Les résultats des calculs des chercheurs consistent en des expressions mathématiques qui leur donnent la capacité de calculer comment ces courants, qui se produisent sans que les électrons interagissent directement, se développent et s’étendent. « La formulation de ces expressions n’était pas simple », déclare Ochs. « Nous avons dû condenser les résultats afin qu’ils soient suffisamment clairs et qu’ils utilisent des expressions simples pour capturer la physique clé ».
Les résultats approfondissent la compréhension d’un phénomène physique fondamental, mais étaient inattendus.

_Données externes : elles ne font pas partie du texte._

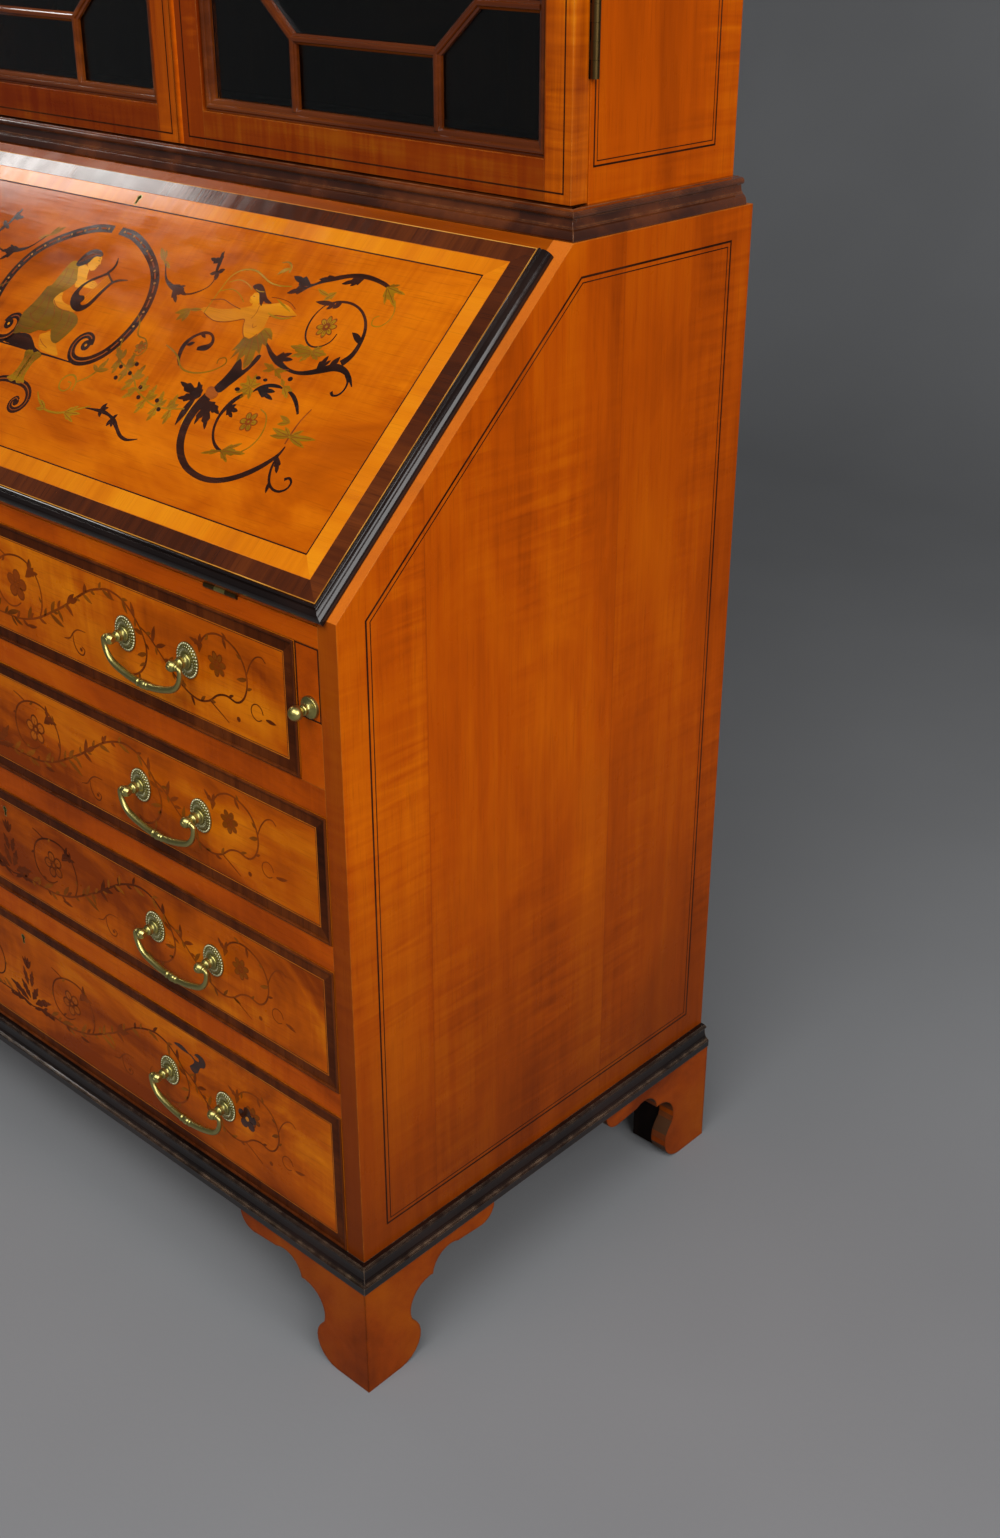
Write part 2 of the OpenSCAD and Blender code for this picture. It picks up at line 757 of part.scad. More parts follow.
module loper_knob_right() {
    color(brass) cabinet() translate([loper_x + loper_w - loper_plate_r - 2, 0, loper_z + loper_knob_z])
        rotate([90, 0, 0]) {
            cylinder(r = loper_plate_r, h = loper_plate_t);
            cylinder(r = loper_knob_r / 2, h = loper_knob_y);
            translate([0, 0, loper_knob_y]) sphere(r = loper_knob_r);
        }
}

module loper_knob_left() {
    mirror([1, 0, 0]) loper_knob_right();
}

// Long drawers, counted from the top

function drawer_half(n) = n == 1 ? top_drawer_half : inner_half - drawer_gap;
function box_half(n) = n == 1 ? partition_x - slide_gap : inner_half - drawer_gap;
function front_z(n) = openings_z[n - 1] + drawer_gap;
function front_h(n) = openings_h[n - 1] - 2 * drawer_gap;
function post_z(n) = front_z(n) + front_h(n) / 2 + handle_lift;

module at_posts(n) {
    for (side = [-1, 1]) for (end = [-1, 1])
        translate([side * handle_x + end * handle_pitch / 2, 0, post_z(n)]) children();
}

module drawer_front(n) {
    top = front_z(n) + front_h(n);
    color(satinwood) cabinet() difference() {
        block([-drawer_half(n), drawer_half(n)], [0, front_t], [front_z(n), top]);
        at_posts(n) translate([0, -through, 0]) rotate([-90, 0, 0])
            cylinder(r = bolt_r + glue, h = front_t + 2 * through);
        block([-lock_w / 2 - glue, lock_w / 2 + glue], [front_t - lock_t, front_t + through],
            [top - lock_h - glue, top + through]);
        translate([0, front_t, top - keyhole_drop]) rotate([90, 0, 0])
            linear_extrude(front_t + through) keyhole(1);
    }
}

module drawer_box(n) {
    bottom = front_z(n);
    top = bottom + front_h(n) - side_drop;
    floor_top = bottom + drawer_bottom_lift + drawer_bottom_t;
    half = box_half(n);
    inside = half - drawer_side_t - glue;
    color(oak) cabinet() {
        both_sides()
            block([half - drawer_side_t, half], [front_t, drawer_len], [bottom, top]);
        block([-inside, inside], [drawer_len - drawer_side_t, drawer_len], [floor_top + glue, top]);
        block([-inside, inside], [front_t, drawer_len], [bottom + drawer_bottom_lift, floor_top]);
    }
}

// An oval plate of the given share of the rosette's size
module oval(share, thickness) {
    rotate([90, 0, 0]) linear_extrude(thickness)
        polygon([for (a = [0:12:348]) share / 2 * [rosette_w * cos(a), rosette_h * sin(a)]]);
}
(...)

Ils semblent contredire la notion conventionnelle selon laquelle les entraînements par courant nécessitent des collisions d’électrons.
« La question de savoir si les ondes peuvent entraîner un courant dans le plasma est en fait très profonde, et concerne les interactions fondamentales des ondes dans le plasma », a déclaré Nathaniel Fisch, co-auteur de l’étude, professeur et directeur associé du Département des sciences astrophysiques et directeur du programme de physique des plasmas. « Ce qu’Ochs en a tiré de façon magistrale, didactique et avec une rigueur mathématique, c’est non seulement la façon dont ces effets sont parfois équilibrés, mais aussi comment ils interagissent parfois pour permettre la formation de courants électriques nets ».
Ces résultats jettent les bases de recherches futures dans ce domaine, qui seront sans doute décisives. « Ce qui m’excite particulièrement, c’est que le formalisme mathématique qu’Ochs a mis en place ainsi que les intuitions et les connaissances physiques qu’il a acquises, lui permettent aujourd’hui de remettre en question, ou de fonder sur une base solide, un comportement encore plus curieux dans les interactions des ondes avec les particules résonantes du plasma », conclut Fisch.